Dans l’optique chrétienne, c’est précisément le principe de subsidiarité qui a comme tâche de marier liberté (nécessité subjective) et autorité (nécessité objective) en organisant le cadre de la participation. Selon la formule célèbre qui tente de définir l’idéal social : « Toute la liberté possible, toute l’autorité nécessaire »[1].
Notons aussi que « le principe de subsidiarité doit être étroitement relié au principe de solidarité et vice-versa, car si la subsidiarité sans la solidarité tombe dans le particularisme, il est également vrai que la solidarité sans la subsidiarité tombe dans l’assistanat qui humilie celui qui est dans le besoin. »[2]
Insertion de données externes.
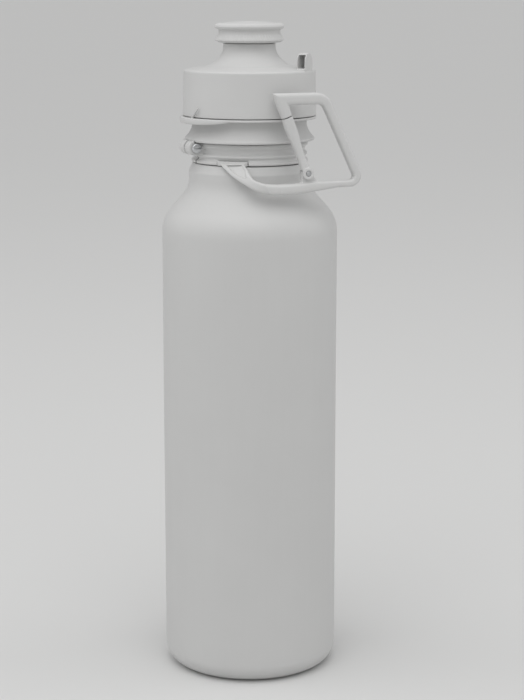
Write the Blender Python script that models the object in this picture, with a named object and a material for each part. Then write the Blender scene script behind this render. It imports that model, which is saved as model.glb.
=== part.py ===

Le mot « subsidiarité » est inconnu de la plupart des dictionnaires et des encyclopédies de langue française[3]. On connaît, évidemment, l’adjectif « subsidiaire » qui, dans un premier temps, peut nous aider à comprendre ce qu’est la subsidiarité. Dans le langage courant, « subsidiaire » peut avoir plusieurs sens liés : « de réserve », « de renfort » (secours, aides, soutien, assistance) et « qui a un caractère secondaire » (subordonné). On pourrait résumer le tout en disant : est « subsidiaire » ce qui vient en aide à quelque chose de principal[4].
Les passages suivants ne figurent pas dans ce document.